I’ll describe of my issue:

  1. I want to load DOCX document
  2. Read all sections inside (for example 5 sections).
  3. Go to section#2 and do something inside.
  4. I need to manipulate with Section #2 only (not 1,3,4,5)

For example:

foreach (Section s in document.Sections)

            if (s == document.Sections[1])
            {do something: read or write};

Please, describe how to do that (syntax)?

Hi,

Try this:

var section = document.Sections[1];
// ... do something with Section element ...

Regards,
Mario

Could you describe, how to read all text inside section #2? Please full code

Hi,

The easiest way to retrieve the text from a Section is like this:

string text = section.Content.ToString();

You can also iterate through the section’s child elements, like this:

var builder = new StringBuilder();
foreach (var element in section.GetChildElements(true))
{
    if (element is Paragraph paragraph)
        builder.AppendLine();

    else if (element is Run run)
        builder.Append(run.Text);
}

Last, please browse through our online examples:
https://www.gemboxsoftware.com/document/examples
They are the fastest way for you to get familiarized with GemBox.Document API.

Regards,
Mario

Thank you Mario for your support.
May I ask you an additional question:

I have a docx file with 5 images inside and I need to find the image when there is a caption under it.

Please see.

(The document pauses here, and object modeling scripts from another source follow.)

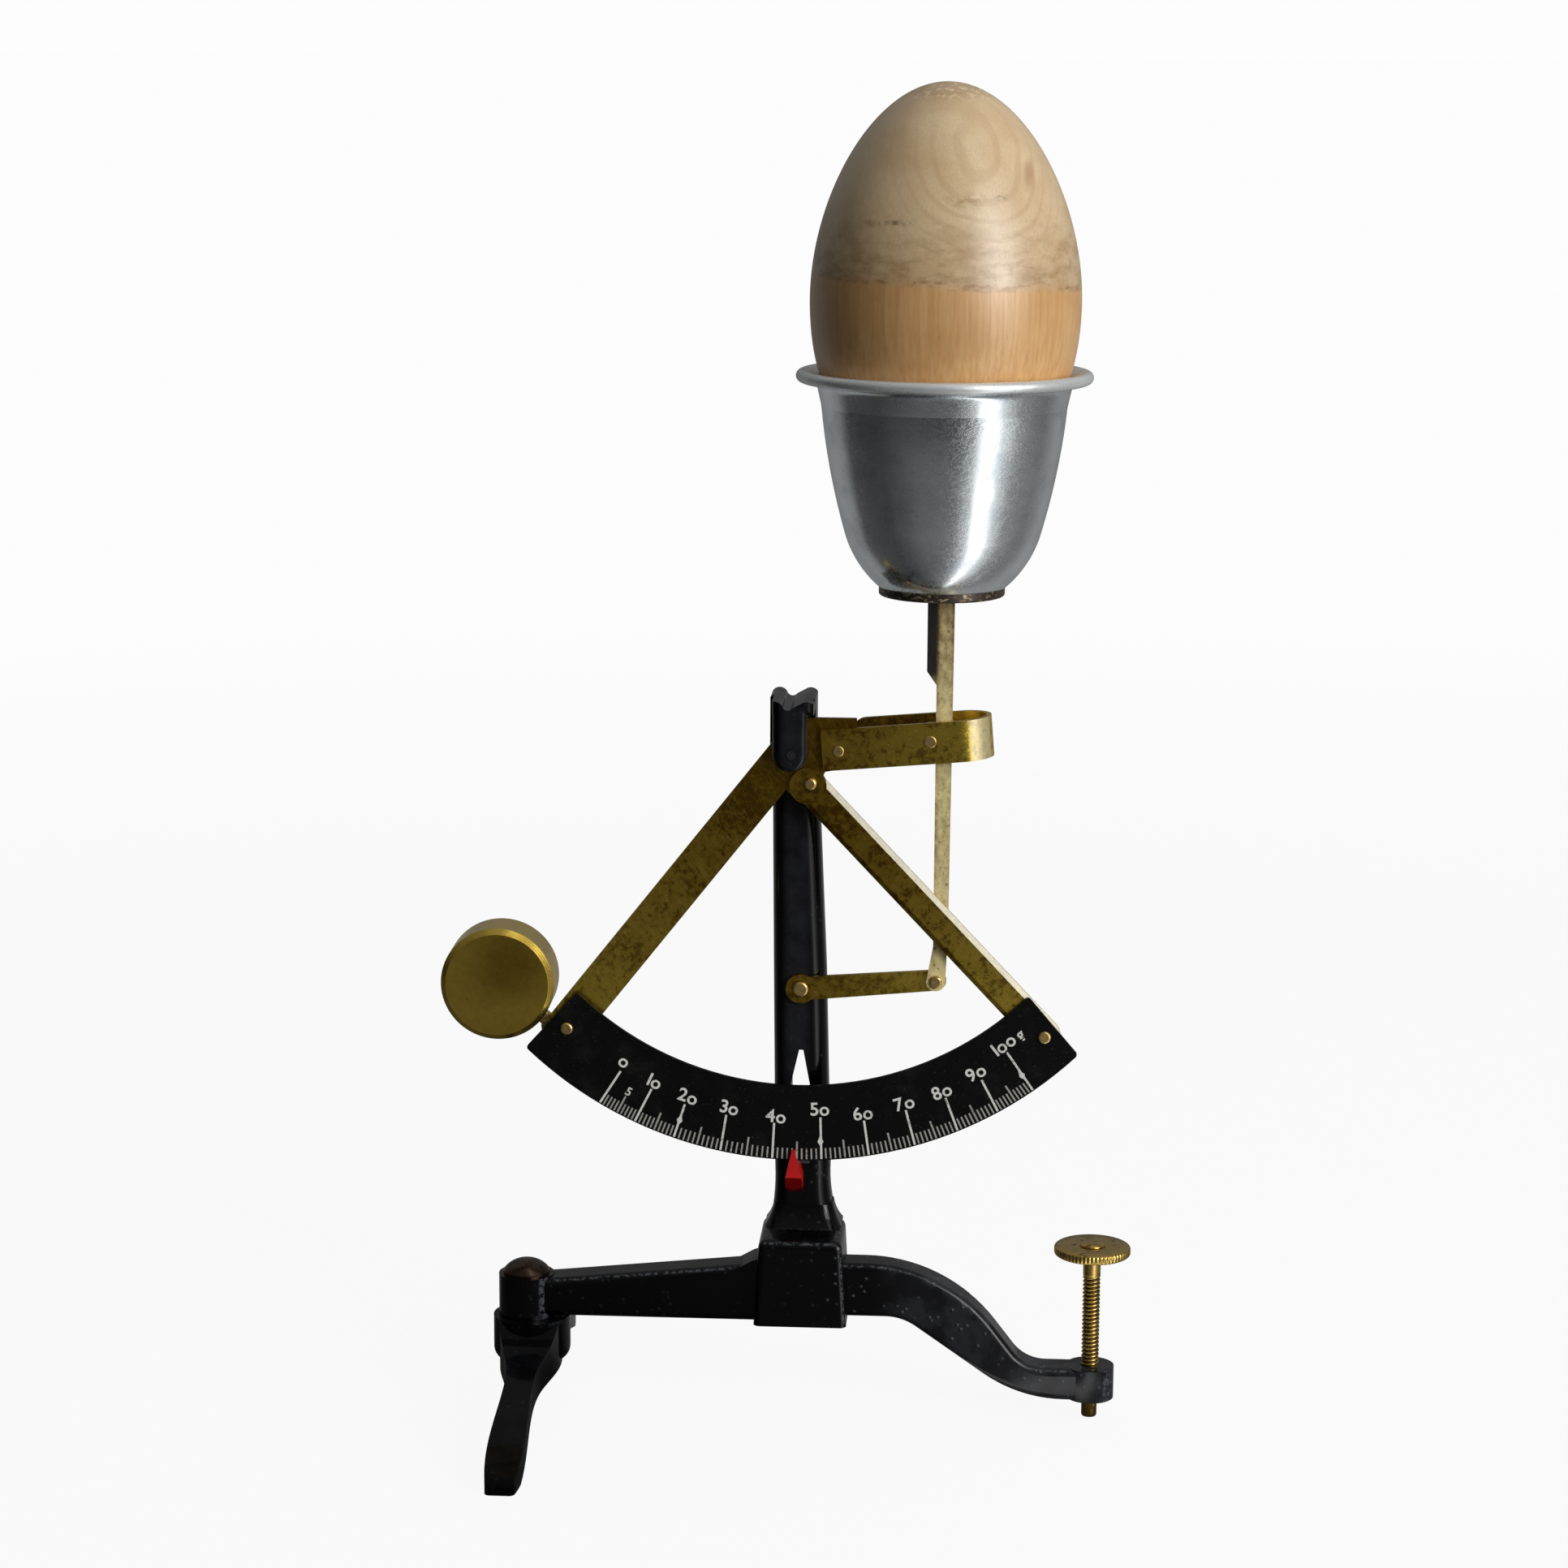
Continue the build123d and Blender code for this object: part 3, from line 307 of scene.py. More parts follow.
def black_enamel(name, coat=0.42):
    """Black stove enamel on rough cast iron: glossy lumps and small pimples that glint, each
    pimple also painted pale as a painted glint, dust on the tops, a painted sheen greying the
    S-arm in patches, painted highlights broken by grain on the rounded edges of it and the
    block, and a painted highlight line down the middle of the column."""
    skin = Finish(name, IOR=1.5, Specular_IOR_Level=0.04, Coat_Roughness=0.05)
    lumps = skin.noise((2.6, 2.6, 2.6), 2, 0.5)
    grain = skin.noise((0.7, 0.7, 0.7), 3, 0.6)
    apart = skin.node("ShaderNodeTexVoronoi", None, {
        "Vector": skin.place((1.5, 1.5, 1.5)), "Scale": 1.0,
    }, out="Distance")
    worn = skin.step(skin.noise((5, 5, 5)), 0.4, 0.6)
    x, z = skin.axis("X"), skin.axis("Z")
    top = skin.facing("Z")
    # Painted sheen: the S-arm is greyed in patches.
    s_arm_sheen = skin.step(x, 13, 22) * (1 - skin.step(z, BLOCK_TOP + 1.7, BLOCK_TOP + 7.7))
    below = 1 - skin.step(z, COLUMN_LOW - 6, COLUMN_LOW + 4)
    gritty = 0.12 + 0.88 * skin.step(x, 1, 9) * below
    pimple_and_glint = (1 - skin.step(apart, 0.03, 0.28)) * worn * gritty
    # Painted highlight: a lighter line down the middle of the column.
    column_highlight = (1 - skin.step((x - 0.5) * (x - 0.5), 0.5, 9)) * skin.step(z, COLUMN_LOW, 60)
    dust = skin.step(top, 0.6, 1.0) * (0.05 + 0.2 * worn)
    colour = skin.mix(dust, linear(3, 3, 4), linear(24, 26, 30))
    colour = skin.mix(s_arm_sheen * (0.24 + 0.56 * worn) + 0.8 * column_highlight * lumps, colour,
                      linear(48, 49, 53))
    # Painted glint: the pimples are also coloured pale grey.
    colour = skin.mix(0.5 * pimple_and_glint, colour, linear(120, 124, 134))
    # Painted highlight on rounded edges that turn to the front and to the right or up, broken
    # by grain.
    lit_slope = 2 * (-1 * skin.facing("Y")).clip() * skin.facing("X").high(top)
    rim = skin.step(lit_slope, 0.86, 1.0) * skin.step(grain, 0.42, 0.6)
    not_left_beam = skin.step(z, 15, 17).high(skin.step(x, 8, 10))
    in_base = not_left_beam * (1 - skin.step(z, BLOCK_TOP - 0.5, BLOCK_TOP + 0.3))
    colour = skin.mix(0.3 * rim * in_base, colour, linear(130, 134, 142))
    rough = 0.2 + 0.2 * dust + 0.1 * (grain - 0.5) + 0.08 * worn
    height = 0.6 * lumps + 0.25 * grain + 1.9 * pimple_and_glint
    return skin.finish(colour, rough, 0.0, coat, skin.bump(height, 0.22, 0.8))


def red_paint(name):
    """Bright red lacquer, worn thin and brown at its foot."""
    skin = Finish(name, Coat_Roughness=0.2)
    cloud = skin.noise((1.4, 1.4, 1.4))
    low = 1 - skin.step(skin.axis("Z"), POINTER_LOW, POINTER_LOW + 1.8)
    worn = skin.step(cloud + 0.35 * low, 0.6, 0.78)
    colour = skin.mix(worn, linear(206, 22, 20), linear(96, 12, 12))
    return skin.finish(colour, 0.32 + 0.15 * worn, 0.0, 0.4, skin.bump(cloud, 0.05, 0.4))


def rivet_metal(name, bright, dull, size=0.6, least_rough=0.3):
    """Small turned or hammered head: bright crown with brown tarnish in its low places."""
    skin = Finish(name)
    mottle = skin.noise((size, size, size), 4, 0.7)
    stain = skin.step(mottle, 0.42, 0.72)
    colour = skin.mix(stain, linear(*bright), linear(*dull))
    rough = least_rough + 0.2 * stain
    return skin.finish(colour, rough, 1.0, None, skin.bump(mottle, 0.05, 0.5))


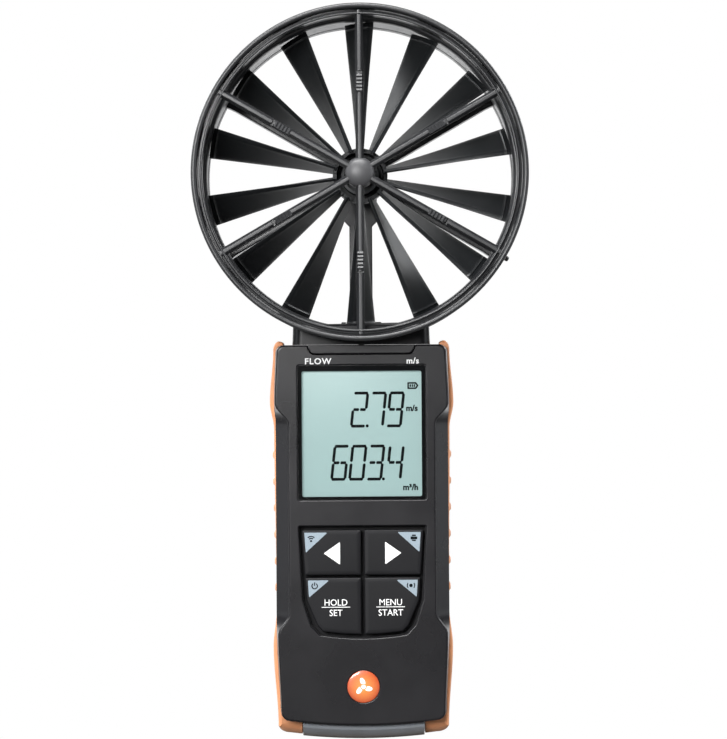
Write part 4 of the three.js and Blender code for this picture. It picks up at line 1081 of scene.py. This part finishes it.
def rear_shell():
    """Rear shell: softly rounded back, battery opening, screw wells and posts."""
    back, front, step = REAR.back, REAR.front, GRIP.back - GRIP_GAP
    sections = []
    for sin, cos in quarter(9):
        outline = handle_outline(EDGE, 0.3 + BACK_EDGE_R * (1 - sin))
        sections.append((outline, back + BACK_EDGE_R * 1.4 * (1 - cos)))
    sections += [
        (handle_outline(EDGE, 0.3), step - 0.3), (handle_outline(EDGE, 0.55), step - 0.05), (core(), step),
        (core(), front),
    ]
    hollow = loft("hollow", [
        (core(WALL + 0.6), CAVITY_BACK), (core(WALL), CAVITY_BACK + 1.2), (core(WALL), front + 1),
    ])
    shell = cut(loft("rear_casing", sections), hollow)
    posts = [rod("post", POST_R, CASING_SINK, front, place) for place in POSTS]
    posts += [rod("sleeve", 2.9, back + 1, CASING_SINK + 1.4, place) for place in POSTS]
    tools = [well("battery_opening", lambda grow: cover_outline(0.2 + grow), CAVITY_BACK + 1, back, way=-1)]
    for place in POSTS:
        tools += screw_hole(place, CASING_SINK, front + 1)
    for place in NECK_SCREWS:
        tools += screw_hole(place, NECK_SINK, -12.6)
    return shell_with("rear_casing", shell, posts, tools + shared_tools(14, -12.9, -4.3))


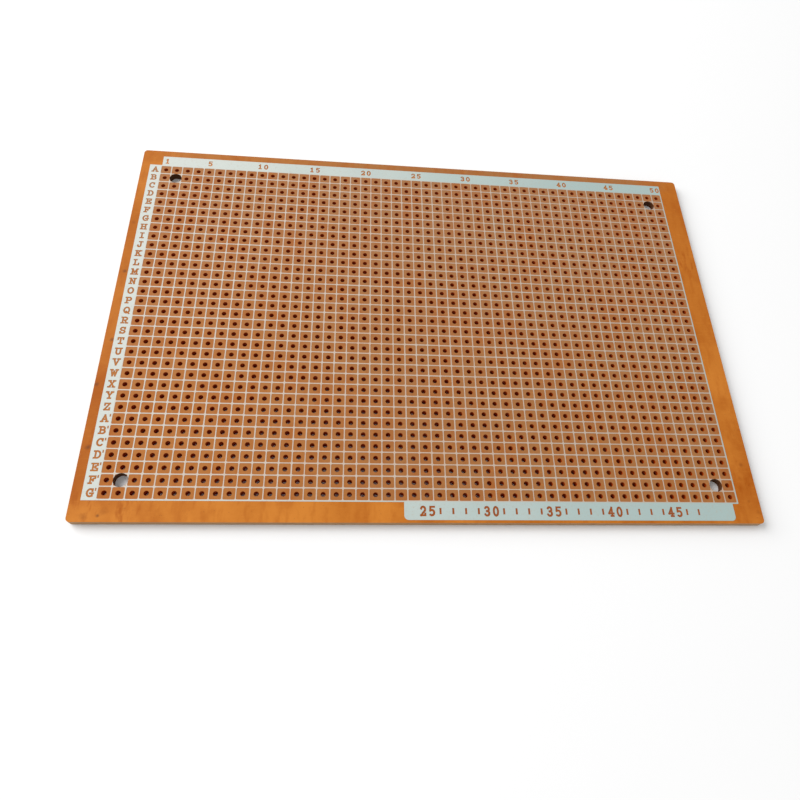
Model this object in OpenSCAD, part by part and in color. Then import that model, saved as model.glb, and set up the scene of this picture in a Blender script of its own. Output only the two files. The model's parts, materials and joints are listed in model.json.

I need find the Text “Img4” and save the image above this inscription. Only one image

Thanks

Hi Dekan,

Please send us your DOCX file so that we can investigate its content.

Regards,
Mario

I’ve prepared the special link for you: WeTransfer - Send Large Files & Share Photos Online - Up to 2GB Free
Docx file. Thanks

Try something like this:

var document = DocumentModel.Load("sections.docx");

var picturesWithCaption = new Dictionary<string, Picture>();
foreach (Picture picture in document.GetChildElements(true, ElementType.Picture))
{
    var paragraphWithPicture = picture.Parent;

    var parent = paragraphWithPicture.ParentCollection;
    int index = parent.IndexOf(paragraphWithPicture);

    var paragraphWithCaption = parent[index + 1];
    string caption = paragraphWithCaption.Content
        .ToString()
        .Replace(".", string.Empty)
        .Trim();

    picturesWithCaption.Add(caption, picture);
}

var myPicture = picturesWithCaption["Img4"];
File.WriteAllBytes($"output.{myPicture.Format}", myPicture.PictureStream.ToArray());

This will work for all those images except for the “Img2”.
That is because the “Img2” caption is not on the next paragraph, but rather in the same paragraph where the picture is.

In other words, the “Img2” text is side by side with the picture:

Perhaps an easier way for you to notice this difference is to change the size of that image.
You’ll see that the “Img2” text is no longer below the image, instead, it ends up on the right side of the image.

I hope this helps.

Regards,
Mario